How do REM and EM units affect accessibility?

REM and EM units can greatly enhance the accessibility of your website by making it more scalable and responsive to user settings. Since these units are relative, they allow users to adjust the base font-size to their preference without breaking the layout. This is particularly beneficial for users with visual impairments who may need to increase the font-size for readability.

What are the best practices for using REM and EM units in CSS?

One best practice is to use REM units for defining font-sizes, margins, and paddings to ensure consistency across your website. You can use EM units for elements that need to scale with their parent element, such as dropdown menus or tooltips. It’s also a good idea to define a base font-size on the html element in percentage, which allows users to adjust the base font-size to their preference.

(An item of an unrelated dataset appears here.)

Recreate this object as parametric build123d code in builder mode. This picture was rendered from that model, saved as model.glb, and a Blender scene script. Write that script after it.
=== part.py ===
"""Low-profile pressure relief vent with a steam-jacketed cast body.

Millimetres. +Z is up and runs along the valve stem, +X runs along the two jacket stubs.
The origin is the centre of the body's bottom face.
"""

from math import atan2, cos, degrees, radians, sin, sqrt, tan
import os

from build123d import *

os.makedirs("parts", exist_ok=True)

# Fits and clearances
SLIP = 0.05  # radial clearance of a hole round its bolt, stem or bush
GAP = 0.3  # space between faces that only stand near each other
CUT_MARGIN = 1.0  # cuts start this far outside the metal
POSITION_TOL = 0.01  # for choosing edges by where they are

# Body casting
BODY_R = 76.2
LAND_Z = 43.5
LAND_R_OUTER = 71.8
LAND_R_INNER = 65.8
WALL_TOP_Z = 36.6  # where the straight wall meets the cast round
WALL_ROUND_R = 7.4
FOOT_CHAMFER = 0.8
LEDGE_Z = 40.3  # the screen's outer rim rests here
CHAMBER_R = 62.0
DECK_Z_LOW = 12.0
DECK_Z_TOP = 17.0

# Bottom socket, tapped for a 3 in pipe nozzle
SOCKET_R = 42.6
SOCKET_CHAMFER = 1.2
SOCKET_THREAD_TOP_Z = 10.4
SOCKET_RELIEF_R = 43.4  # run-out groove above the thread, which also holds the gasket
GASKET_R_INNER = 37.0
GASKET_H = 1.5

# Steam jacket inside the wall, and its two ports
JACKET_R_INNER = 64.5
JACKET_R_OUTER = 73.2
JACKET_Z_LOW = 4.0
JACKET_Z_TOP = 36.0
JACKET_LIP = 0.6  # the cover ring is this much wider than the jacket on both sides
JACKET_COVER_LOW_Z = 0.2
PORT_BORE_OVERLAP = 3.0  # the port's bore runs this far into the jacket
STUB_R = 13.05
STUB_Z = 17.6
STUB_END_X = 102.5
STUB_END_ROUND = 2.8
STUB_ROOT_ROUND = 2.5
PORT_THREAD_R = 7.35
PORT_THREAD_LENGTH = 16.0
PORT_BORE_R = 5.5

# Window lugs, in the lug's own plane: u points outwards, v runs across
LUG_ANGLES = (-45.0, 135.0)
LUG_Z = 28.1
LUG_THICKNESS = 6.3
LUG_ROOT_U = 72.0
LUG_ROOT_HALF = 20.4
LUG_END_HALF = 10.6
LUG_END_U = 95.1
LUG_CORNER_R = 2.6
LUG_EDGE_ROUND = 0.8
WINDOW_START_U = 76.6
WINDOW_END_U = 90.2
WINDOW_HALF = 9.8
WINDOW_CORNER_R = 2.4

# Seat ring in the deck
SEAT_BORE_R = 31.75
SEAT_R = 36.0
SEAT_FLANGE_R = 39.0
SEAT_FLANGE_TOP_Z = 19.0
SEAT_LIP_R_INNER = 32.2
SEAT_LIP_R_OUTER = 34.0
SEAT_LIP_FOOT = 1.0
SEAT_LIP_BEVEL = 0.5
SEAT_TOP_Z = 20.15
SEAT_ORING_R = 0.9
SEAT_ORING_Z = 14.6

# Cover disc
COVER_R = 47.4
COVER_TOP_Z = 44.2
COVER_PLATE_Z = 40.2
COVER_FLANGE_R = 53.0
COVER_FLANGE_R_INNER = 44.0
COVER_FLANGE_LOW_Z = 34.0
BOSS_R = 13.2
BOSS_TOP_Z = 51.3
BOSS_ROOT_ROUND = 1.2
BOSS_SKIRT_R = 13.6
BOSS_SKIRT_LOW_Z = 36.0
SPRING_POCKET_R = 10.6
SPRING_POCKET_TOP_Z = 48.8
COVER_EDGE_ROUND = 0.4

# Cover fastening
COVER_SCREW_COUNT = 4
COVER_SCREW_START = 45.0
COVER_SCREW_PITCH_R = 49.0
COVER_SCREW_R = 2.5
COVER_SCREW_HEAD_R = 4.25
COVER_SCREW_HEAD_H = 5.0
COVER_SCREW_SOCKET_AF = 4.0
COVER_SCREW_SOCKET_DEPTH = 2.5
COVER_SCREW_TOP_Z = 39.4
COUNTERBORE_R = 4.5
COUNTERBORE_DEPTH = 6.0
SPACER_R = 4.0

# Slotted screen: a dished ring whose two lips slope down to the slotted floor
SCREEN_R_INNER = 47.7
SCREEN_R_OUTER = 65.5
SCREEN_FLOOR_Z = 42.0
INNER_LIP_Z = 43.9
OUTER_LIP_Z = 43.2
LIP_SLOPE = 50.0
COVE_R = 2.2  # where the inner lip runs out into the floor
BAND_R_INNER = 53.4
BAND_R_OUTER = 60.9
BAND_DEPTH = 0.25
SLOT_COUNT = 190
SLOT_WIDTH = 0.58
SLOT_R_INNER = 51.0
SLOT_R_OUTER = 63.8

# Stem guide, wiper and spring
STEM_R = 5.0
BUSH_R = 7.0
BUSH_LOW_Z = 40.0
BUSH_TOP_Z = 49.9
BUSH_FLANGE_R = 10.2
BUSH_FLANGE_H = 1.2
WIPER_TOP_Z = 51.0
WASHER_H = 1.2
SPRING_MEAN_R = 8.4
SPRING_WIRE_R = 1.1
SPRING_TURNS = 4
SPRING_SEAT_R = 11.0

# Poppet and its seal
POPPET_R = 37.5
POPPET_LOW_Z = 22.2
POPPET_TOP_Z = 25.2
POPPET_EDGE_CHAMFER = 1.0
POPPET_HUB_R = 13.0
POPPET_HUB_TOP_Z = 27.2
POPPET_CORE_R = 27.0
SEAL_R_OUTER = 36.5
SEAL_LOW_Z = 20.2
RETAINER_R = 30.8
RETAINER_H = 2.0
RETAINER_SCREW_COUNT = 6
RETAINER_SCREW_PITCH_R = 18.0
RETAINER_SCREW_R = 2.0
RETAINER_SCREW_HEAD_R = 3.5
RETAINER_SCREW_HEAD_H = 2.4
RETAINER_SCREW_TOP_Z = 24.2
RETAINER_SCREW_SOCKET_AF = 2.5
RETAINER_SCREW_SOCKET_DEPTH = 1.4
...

How do REM and EM units work with media queries?

REM and EM units can be used in media queries just like any other units. However, since these units are relative, they can make your media queries more flexible and responsive. For example, if you define your breakpoints in EM units, they will scale with the base font-size, allowing your layout to adapt to user settings.

Can I use REM and EM units for elements other than text?

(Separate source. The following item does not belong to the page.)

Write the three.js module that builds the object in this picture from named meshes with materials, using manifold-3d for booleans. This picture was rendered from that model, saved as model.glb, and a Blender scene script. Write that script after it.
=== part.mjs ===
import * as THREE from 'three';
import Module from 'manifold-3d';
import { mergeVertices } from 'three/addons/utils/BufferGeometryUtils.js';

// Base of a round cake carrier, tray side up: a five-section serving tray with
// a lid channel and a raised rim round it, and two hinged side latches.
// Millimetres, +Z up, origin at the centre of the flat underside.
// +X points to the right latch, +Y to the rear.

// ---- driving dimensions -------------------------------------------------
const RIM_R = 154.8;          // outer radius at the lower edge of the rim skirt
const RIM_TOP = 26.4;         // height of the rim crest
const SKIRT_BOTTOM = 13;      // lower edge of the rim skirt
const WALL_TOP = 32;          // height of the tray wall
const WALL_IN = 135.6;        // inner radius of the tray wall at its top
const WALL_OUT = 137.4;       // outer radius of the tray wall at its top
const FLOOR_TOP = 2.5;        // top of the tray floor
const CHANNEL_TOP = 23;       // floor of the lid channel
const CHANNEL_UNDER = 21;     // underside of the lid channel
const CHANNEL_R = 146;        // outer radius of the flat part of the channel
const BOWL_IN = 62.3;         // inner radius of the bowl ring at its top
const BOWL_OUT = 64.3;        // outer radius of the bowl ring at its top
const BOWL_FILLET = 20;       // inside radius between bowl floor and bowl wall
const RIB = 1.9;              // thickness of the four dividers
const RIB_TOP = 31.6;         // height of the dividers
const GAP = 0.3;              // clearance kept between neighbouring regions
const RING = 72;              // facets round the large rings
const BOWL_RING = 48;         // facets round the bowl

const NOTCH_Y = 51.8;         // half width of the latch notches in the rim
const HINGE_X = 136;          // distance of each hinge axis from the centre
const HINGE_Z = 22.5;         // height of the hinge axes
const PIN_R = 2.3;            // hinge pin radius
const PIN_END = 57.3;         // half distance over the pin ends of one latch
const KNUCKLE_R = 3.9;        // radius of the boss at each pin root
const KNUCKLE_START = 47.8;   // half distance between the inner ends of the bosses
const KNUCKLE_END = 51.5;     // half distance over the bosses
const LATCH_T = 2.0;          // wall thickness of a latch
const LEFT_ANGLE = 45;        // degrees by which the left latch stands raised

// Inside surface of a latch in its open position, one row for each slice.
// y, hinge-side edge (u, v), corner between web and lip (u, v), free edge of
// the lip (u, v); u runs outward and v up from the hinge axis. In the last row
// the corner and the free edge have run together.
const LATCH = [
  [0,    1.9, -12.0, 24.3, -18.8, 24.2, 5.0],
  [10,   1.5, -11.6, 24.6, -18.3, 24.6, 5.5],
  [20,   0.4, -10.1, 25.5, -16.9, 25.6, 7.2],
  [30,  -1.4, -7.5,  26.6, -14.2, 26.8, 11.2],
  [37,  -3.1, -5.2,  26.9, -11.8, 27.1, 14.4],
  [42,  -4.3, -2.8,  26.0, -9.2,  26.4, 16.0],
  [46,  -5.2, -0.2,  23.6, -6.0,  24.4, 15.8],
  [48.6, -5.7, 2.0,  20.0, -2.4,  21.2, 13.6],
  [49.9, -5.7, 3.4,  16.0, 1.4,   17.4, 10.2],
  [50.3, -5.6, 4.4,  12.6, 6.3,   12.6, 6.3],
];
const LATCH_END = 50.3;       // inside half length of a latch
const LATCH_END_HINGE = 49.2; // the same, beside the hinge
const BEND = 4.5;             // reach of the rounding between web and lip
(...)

Yes, REM and EM units can be used for any size definition in CSS, not just for text. This includes width, height, padding, margin, border-width, and even positioning. Using REM and EM units for these properties can make your layout more flexible and responsive.

How do I handle nested elements when using EM units?

When using EM units, nested elements can become a challenge as the sizes compound. One way to handle this is to reset the font-size on the nested element to 1em, which will make it equal to the font-size of its parent. Alternatively, you can use REM units for nested elements to ensure consistent sizing.